WORK TO COMPLETE:
Quote the listing below word for word, stopping after the line that contains "PIN_STEPS = 16".

GIVEN DATA:
****************

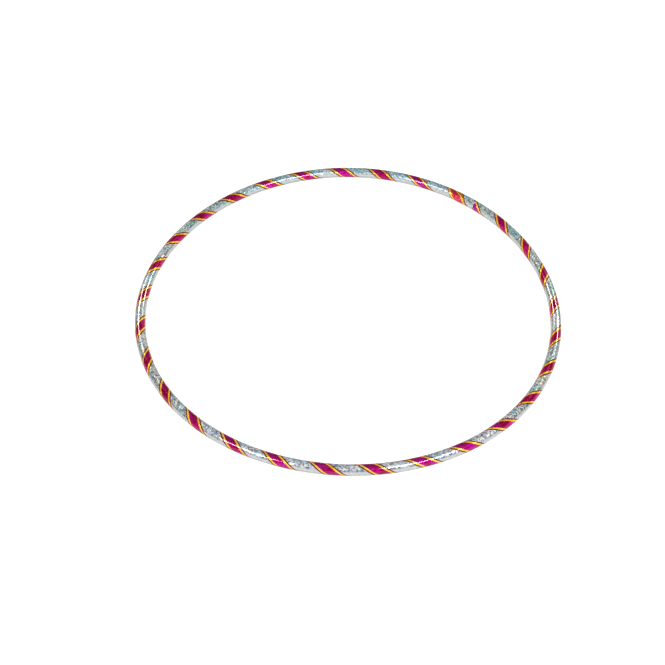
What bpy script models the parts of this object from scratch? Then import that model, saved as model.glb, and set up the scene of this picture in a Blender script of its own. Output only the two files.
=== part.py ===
"""Rhythmic gymnastics hoop, lying flat.

A plastic tube is bent into a ring and closed over an inner plug with four pins. A silver film, a
magenta tape and two gold tapes are wound round it side by side as one helix, and a short tape of
another colour makes the first turn, over the joint. Metres, +Z up: the ring's axis is Z, it rests
on z = 0 and its joint lies on +X.
"""

import math

import bmesh
import bpy
from mathutils import Vector

# Ring and tube
OUTER_DIAMETER = 0.800
WRAPPED_THICKNESS = 0.020
TUBE_DIAMETER = 0.019
TUBE_WALL = 0.002
BUTT_GAP = 0.0004
FIT_GAP = 0.0003

# Inner plug and its pins
PLUG_WALL = 0.002
PLUG_LENGTH = 0.120
PIN_HEAD_RADIUS = 0.0023
PIN_SHANK_RADIUS = 0.0012
PIN_HEAD_DEPTH = 0.0011
PIN_LENGTH = 0.0046
PIN_RECESS = 0.0002
PIN_OFFSETS = (-0.042, -0.018, 0.018, 0.042)
HOLE_OVERRUN = 0.002

# Windings: distances along the ring are measured on its centreline, from the joint
FILM_THICKNESS = 0.0002
WINDING_PITCH = 0.08285
FIRST_STRIPE = 0.0092
TAPE_SEAM = -0.0448
MAGENTA_WIDTH = 0.0126
GOLD_WIDTH = 0.0054

# The tapes are laid by hand, so the stripes drift by a few millimetres: (size, waves, peak in degrees)
WINDING_DRIFT = ((0.0039, 1, -7.8), (0.0024, 2, 16.2), (0.0020, 3, -6.8))
JOINT_PULL = 0.0140
JOINT_PULL_TURNS = 0.45
JOINT_PULL_PEAK = 0.20

# Facets: the tube's section has flats at its top, bottom, inner and outer side
SECTION_SIDES = 12
RING_STEPS = 96
PIN_STEPS = 16

RING_RADIUS = (OUTER_DIAMETER - WRAPPED_THICKNESS) / 2
RING_HEIGHT = WRAPPED_THICKNESS / 2
TUBE_RADIUS = TUBE_DIAMETER / 2
TAPE_RADIUS = WRAPPED_THICKNESS / 2 - FILM_THICKNESS
PLUG_RADIUS = TUBE_RADIUS - TUBE_WALL - FIT_GAP
RING_LENGTH = 2 * math.pi * RING_RADIUS
SIDE_ANGLE = 2 * math.pi / SECTION_SIDES

# Turns round the tube: 0 is on top of it, in the first stripe. The joint tape ends on the underside,
# and the windings are laid out past both ends of the ring before they are cut.
JOINT_TAPE_END = (SECTION_SIDES / 2 + 0.5) / SECTION_SIDES
FIRST_TURN = -2.0
LAST_TURN = RING_LENGTH / WINDING_PITCH + 1.0


def ring_angle(distance):
    """Angle round the ring, in radians, of a distance along its centreline."""
    return distance / RING_RADIUS


def clear_scene():
    """Remove every object of the start-up scene."""
    for obj in list(bpy.data.objects):
        bpy.data.objects.remove(obj, do_unlink=True)


def new_collection(name):
    """A collection linked to the scene."""
    made = bpy.data.collections.new(name)
    bpy.context.scene.collection.children.link(made)
    return made


def plain_material(name, colour, roughness, metallic=0.0):
    """A Principled material with one colour."""
    mat = bpy.data.materials.new(name)
    mat.use_nodes = True
    shader = mat.node_tree.nodes["Principled BSDF"]
    shader.inputs["Base Color"].default_value = (*colour, 1.0)
    shader.inputs["Roughness"].default_value = roughness
    shader.inputs["Metallic"].default_value = metallic
    return mat


def add_object(name, mesh, collection, mat=None):
    """An object for a mesh, in a collection, with its material if it has one."""
    obj = bpy.data.objects.new(name, mesh)
    collection.objects.link(obj)
    if mat is not None:
        mesh.materials.append(mat)
    return obj


def outline_mesh(name, points, closed):
    """A mesh of edges only, through the points in order."""
    count = len(points)
    edges = [(i, i + 1) for i in range(count - 1)]
    if closed:
        edges.append((count - 1, 0))
    mesh = bpy.data.meshes.new(name)
    mesh.from_pydata(points, edges, [])
    return mesh


def turn(obj, angle, steps, merge=False):
    """Turn an outline round its object's Z axis with a Screw modifier."""
    screw = obj.modifiers.new("turn", "SCREW")
    screw.angle = angle
    screw.steps = steps
    screw.render_steps = steps
    screw.use_merge_vertices = merge
    screw.merge_threshold = 0.00001
    screw.use_smooth_shade = False
    return screw


def flat_distance(apothem, around):
    """Distance from the tube's centreline to its flat-sided surface, at an angle round the tube.

    The apothem is the distance to the middle of a flat.
    """
    from_middle = (around + SIDE_ANGLE / 2) % SIDE_ANGLE - SIDE_ANGLE / 2
    return apothem / math.cos(from_middle)


def section_point(apothem, around):
    """Radius from the ring's axis and height of a surface point.

    The angle round the tube is 0 at its top and grows towards the outside of the ring.
    """
    reach = flat_distance(apothem, around)
    return RING_RADIUS + reach * math.sin(around), RING_HEIGHT + reach * math.cos(around)


def ring_shell(name, radius, wall, start, end, steps, collection, mat):
    """A tube bent round the ring from one angle to another, open at both ends."""
    corners = [(i + 0.5) * SIDE_ANGLE for i in range(SECTION_SIDES)]
    section = [section_point(radius, around) for around in corners]
    points = [(across, 0.0, height) for across, height in section]
    obj = add_object(name, outline_mesh(name, points, True), collection, mat)
    obj.rotation_euler.z = start
    turn(obj, end - start, steps)
    shell = obj.modifiers.new("wall", "SOLIDIFY")
    shell.thickness = wall
    shell.offset = -1.0
    shell.use_even_offset = True
    return obj


def pin_outline(clearance, overrun):
    """Outline of a countersunk pin whose head faces +Z, with its top at z = overrun.

    The clearance is added to its radii for a hole, and the overrun takes a hole past the surface.
    """
    head = PIN_HEAD_RADIUS + clearance
    shank = PIN_SHANK_RADIUS + clearance
    foot = -PIN_LENGTH - overrun
    mouth = [(0.0, 0.0, overrun), (head, 0.0, overrun)]
    if overrun > 0.0:
        mouth.append((head, 0.0, -clearance))
    neck = -PIN_HEAD_DEPTH - clearance
    return [*mouth, (shank, 0.0, neck), (shank, 0.0, foot), (0.0, 0.0, foot)]


def turned_pin(name, offset, clearance, overrun, collection, mat=None):
    """A pin, or the cutter for its hole, driven into the ring's inner side."""
    outline = outline_mesh(name, pin_outline(clearance, overrun), False)
    obj = add_object(name, outline, collection, mat)
    turn(obj, 2 * math.pi, PIN_STEPS, merge=True)
    angle = ring_angle(offset)
    reach = RING_RADIUS - TUBE_RADIUS + PIN_RECESS
    obj.location = (reach * math.cos(angle), reach * math.sin(angle), RING_HEIGHT)
    obj.rotation_euler = (0.0, -math.pi / 2, angle)
    return obj


def cut(obj, cutter):
    """Take a cutter's shape out of an object."""
    boolean = obj.modifiers.new("cut_" + cutter.name, "BOOLEAN")
    boolean.operation = "DIFFERENCE"
    boolean.solver = "EXACT"
    boolean.object = cutter


def stripe_centre(turns):
    """Distance along the ring of a stripe's middle, after some turns round the tube.

    The first turn is pulled back towards the joint.
    """
    laid = FIRST_STRIPE + WINDING_PITCH * turns
    drift = -JOINT_PULL * math.exp(-(((turns - JOINT_PULL_PEAK) / JOINT_PULL_TURNS) ** 2))
    for size, waves, peak in WINDING_DRIFT:
        drift += size * math.cos(waves * (ring_angle(laid) - math.radians(peak)))
    return laid + drift


def along(width):
    """Length along the ring that a width across a tape covers."""
    around = 2 * math.pi * TAPE_RADIUS
    return width * math.hypot(around, WINDING_PITCH) / around


def turn_rows(first, last):
    """Turns at which a tape crosses a corner of the tube's section, with its own two ends."""
    count = math.ceil((last - first) * SECTION_SIDES)
    corner = math.floor(first * SECTION_SIDES) + 0.5
    corners = [(corner + i) / SECTION_SIDES for i in range(count + 1)]
    return [first, *(turns for turns in corners if first < turns < last), last]


def wound_tape(name, edges, first, last, columns, collection, mat):
    """A tape wound round the tube from one turn to another, and cut square where the winding ends.

    The edges function gives the distances along the ring of the tape's two edges after some turns.
    The tape is laid out flat as length against turns, cut there, and then wrapped on the tube.
    """
    bm = bmesh.new()
    rows = []
    for turns in turn_rows(first, last):
        low, high = edges(turns)
        spread = [low + (high - low) * j / columns for j in range(columns + 1)]
        rows.append([bm.verts.new((length, turns, 0.0)) for length in spread])
    for row, following in zip(rows, rows[1:]):
        for j in range(columns):
            bm.faces.new((row[j], following[j], following[j + 1], row[j + 1]))
    trim_ends(bm, TAPE_SEAM + BUTT_GAP / 2, TAPE_SEAM + RING_LENGTH - BUTT_GAP / 2)
    bmesh.ops.triangulate(bm, faces=bm.faces)
    for vert in bm.verts:
        vert.co = wrapped(ring_angle(vert.co.x), 2 * math.pi * vert.co.y)
    mesh = bpy.data.meshes.new(name)
    bm.to_mesh(mesh)
    bm.free()
    obj = add_object(name, mesh, collection, mat)
    body = obj.modifiers.new("thickness", "SOLIDIFY")
    body.thickness = FILM_THICKNESS
    body.offset = 1.0
    body.use_even_offset = True
    return obj


def trim_ends(bm, low, high):
    """Cut a flat tape square at both ends, across its length."""
    for place, side in ((low, -1.0), (high, 1.0)):
        bmesh.ops.bisect_plane(
            bm,
            geom=[*bm.verts, *bm.edges, *bm.faces],
            plane_co=(place, 0.0, 0.0),
            plane_no=(side, 0.0, 0.0),
            clear_outer=True,
        )


def wrapped(angle, around):
    """The point of the tapes' inner surface at an angle round the ring and round the tube."""
    across, height = section_point(TAPE_RADIUS, around)
    return Vector((across * math.cos(angle), across * math.sin(angle), height))


def magenta_edges(turns):
    """Edges of the magenta tape."""
    middle = stripe_centre(turns)
    half = along(MAGENTA_WIDTH) / 2
    return middle - half, middle + half


def leading_gold_edges(turns):
    """Edges of the gold tape on the side where the winding began."""
    high = magenta_edges(turns)[0] - along(FIT_GAP)
    return high - along(GOLD_WIDTH), high


def trailing_gold_edges(turns):
    """Edges of the gold tape on the other side of the magenta one."""
    low = magenta_edges(turns)[1] + along(FIT_GAP)
    return low, low + along(GOLD_WIDTH)


def silver_edges(turns):
    """Edges of the silver film, which fills the space up to the next stripe."""
    low = trailing_gold_edges(turns)[1] + along(FIT_GAP)
    high = leading_gold_edges(turns + 1)[0] - along(FIT_GAP)
    return low, high


def joint_edges(turns):
    """Edges of the joint tape, which is as wide as the magenta and gold tapes together."""
    return leading_gold_edges(turns)[0], trailing_gold_edges(turns)[1]


def build():
    """Make every piece of the hoop."""
    clear_scene()
    hoop = new_collection("rhythmic_hoop")
    cutters = new_collection("cutters")

    white_plastic = plain_material("white_plastic", (0.86, 0.86, 0.84), 0.45)
    grey_plastic = plain_material("grey_plastic", (0.30, 0.31, 0.33), 0.55)
    steel = plain_material("steel", (0.62, 0.62, 0.64), 0.30, metallic=1.0)
    silver = plain_material("silver_holographic", (0.78, 0.82, 0.84), 0.18, metallic=0.9)
    magenta = plain_material("magenta_foil", (0.62, 0.01, 0.24), 0.20, metallic=0.5)
    gold = plain_material("gold_foil", (0.86, 0.50, 0.10), 0.25, metallic=0.8)
    rose = plain_material("rose_foil", (0.60, 0.05, 0.09), 0.20, metallic=0.4)

    full = 2 * math.pi
    step = full / RING_STEPS
    half_gap = ring_angle(BUTT_GAP) / 2
    half_plug = ring_angle(PLUG_LENGTH) / 2
    plug_steps = math.ceil(2 * half_plug / step)
    tube = ring_shell(
        "hoop_tube", TUBE_RADIUS, TUBE_WALL, half_gap, full - half_gap, RING_STEPS, hoop, white_plastic
    )
    plug = ring_shell(
        "joint_plug", PLUG_RADIUS, PLUG_WALL, -half_plug, half_plug, plug_steps, hoop, grey_plastic
    )
    for number, offset in enumerate(PIN_OFFSETS, 1):
        turned_pin(f"joint_pin_{number}", offset, 0.0, 0.0, hoop, steel)
        hole = turned_pin(f"pin_hole_{number}", offset, FIT_GAP, HOLE_OVERRUN, cutters)
        hole.hide_render = True
        hole.display_type = "WIRE"
        cut(tube, hole)
        cut(plug, hole)

    wound_tape("silver_film", silver_edges, FIRST_TURN, LAST_TURN, 2, hoop, silver)
    joint_tape_end = JOINT_TAPE_END - FIT_GAP / (2 * math.pi * TAPE_RADIUS)
    wound_tape("joint_tape", joint_edges, FIRST_TURN, joint_tape_end, 2, hoop, rose)
    wound_tape("magenta_tape", magenta_edges, JOINT_TAPE_END, LAST_TURN, 1, hoop, magenta)
    wound_tape("gold_tape_leading", leading_gold_edges, JOINT_TAPE_END, LAST_TURN, 1, hoop, gold)
    wound_tape("gold_tape_trailing", trailing_gold_edges, JOINT_TAPE_END, LAST_TURN, 1, hoop, gold)


build()
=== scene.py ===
"""Looks of the rhythmic hoop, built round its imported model.

Every tape is made again as a smooth, thin, closed strip, wound on the ring by the same helix as in
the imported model. The foils' colours, flakes and clear gloss are procedural. Lengths are in metres.
"""

import math

import bmesh
import bpy
from mathutils import Matrix, Vector


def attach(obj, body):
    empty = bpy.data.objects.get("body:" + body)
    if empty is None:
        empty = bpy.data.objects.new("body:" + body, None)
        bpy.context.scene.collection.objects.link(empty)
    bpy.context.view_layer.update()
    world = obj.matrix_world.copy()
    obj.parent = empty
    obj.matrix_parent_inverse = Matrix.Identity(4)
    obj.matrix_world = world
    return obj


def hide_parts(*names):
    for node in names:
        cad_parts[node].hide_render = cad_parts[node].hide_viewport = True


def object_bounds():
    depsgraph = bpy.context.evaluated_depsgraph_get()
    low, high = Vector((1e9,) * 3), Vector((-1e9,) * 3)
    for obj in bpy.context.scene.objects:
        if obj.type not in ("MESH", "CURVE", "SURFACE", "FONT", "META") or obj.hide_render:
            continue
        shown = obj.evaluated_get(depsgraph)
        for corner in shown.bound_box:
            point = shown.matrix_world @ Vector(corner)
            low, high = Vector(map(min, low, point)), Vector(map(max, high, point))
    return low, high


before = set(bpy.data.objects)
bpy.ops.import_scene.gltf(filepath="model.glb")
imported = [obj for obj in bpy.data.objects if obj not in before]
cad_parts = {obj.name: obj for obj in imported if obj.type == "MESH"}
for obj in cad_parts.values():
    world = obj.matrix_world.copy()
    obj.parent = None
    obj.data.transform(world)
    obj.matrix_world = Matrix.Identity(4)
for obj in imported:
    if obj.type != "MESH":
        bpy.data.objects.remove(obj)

# Ring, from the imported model's box
CAD_LOW, CAD_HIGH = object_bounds()
WRAPPED_THICKNESS = round(CAD_HIGH.z - CAD_LOW.z, 4)
OUTER_RADIUS = round((CAD_HIGH.x - CAD_LOW.x) / 2, 4)
RING_RADIUS = OUTER_RADIUS - WRAPPED_THICKNESS / 2
RING_HEIGHT = CAD_LOW.z + WRAPPED_THICKNESS / 2
RING_LENGTH = 2 * math.pi * RING_RADIUS

# The tube has taken a set: it is a little out of round, in three waves
SET_SHARE = 0.0069
SET_WAVES = 3
SET_PEAK = math.radians(28.35)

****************

FINAL RESULT:
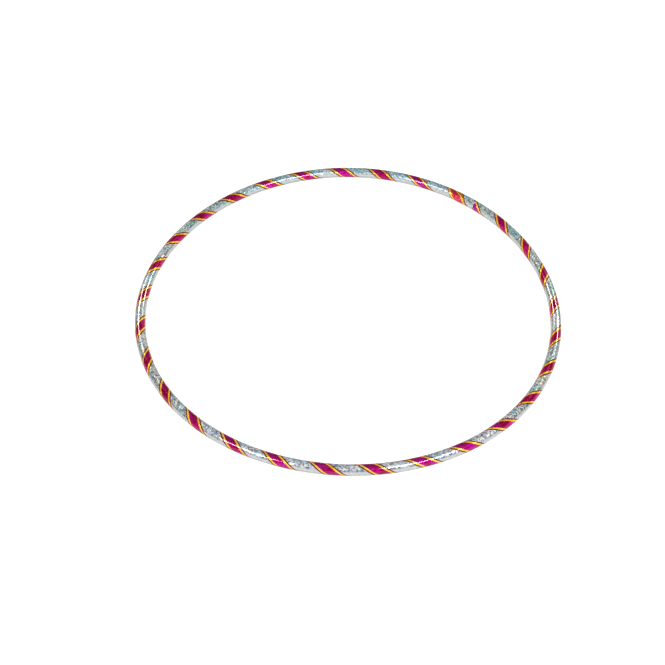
What bpy script models the parts of this object from scratch? Then import that model, saved as model.glb, and set up the scene of this picture in a Blender script of its own. Output only the two files.
=== part.py ===
"""Rhythmic gymnastics hoop, lying flat.

A plastic tube is bent into a ring and closed over an inner plug with four pins. A silver film, a
magenta tape and two gold tapes are wound round it side by side as one helix, and a short tape of
another colour makes the first turn, over the joint. Metres, +Z up: the ring's axis is Z, it rests
on z = 0 and its joint lies on +X.
"""

import math

import bmesh
import bpy
from mathutils import Vector

# Ring and tube
OUTER_DIAMETER = 0.800
WRAPPED_THICKNESS = 0.020
TUBE_DIAMETER = 0.019
TUBE_WALL = 0.002
BUTT_GAP = 0.0004
FIT_GAP = 0.0003

# Inner plug and its pins
PLUG_WALL = 0.002
PLUG_LENGTH = 0.120
PIN_HEAD_RADIUS = 0.0023
PIN_SHANK_RADIUS = 0.0012
PIN_HEAD_DEPTH = 0.0011
PIN_LENGTH = 0.0046
PIN_RECESS = 0.0002
PIN_OFFSETS = (-0.042, -0.018, 0.018, 0.042)
HOLE_OVERRUN = 0.002

# Windings: distances along the ring are measured on its centreline, from the joint
FILM_THICKNESS = 0.0002
WINDING_PITCH = 0.08285
FIRST_STRIPE = 0.0092
TAPE_SEAM = -0.0448
MAGENTA_WIDTH = 0.0126
GOLD_WIDTH = 0.0054

# The tapes are laid by hand, so the stripes drift by a few millimetres: (size, waves, peak in degrees)
WINDING_DRIFT = ((0.0039, 1, -7.8), (0.0024, 2, 16.2), (0.0020, 3, -6.8))
JOINT_PULL = 0.0140
JOINT_PULL_TURNS = 0.45
JOINT_PULL_PEAK = 0.20

# Facets: the tube's section has flats at its top, bottom, inner and outer side
SECTION_SIDES = 12
RING_STEPS = 96
PIN_STEPS = 16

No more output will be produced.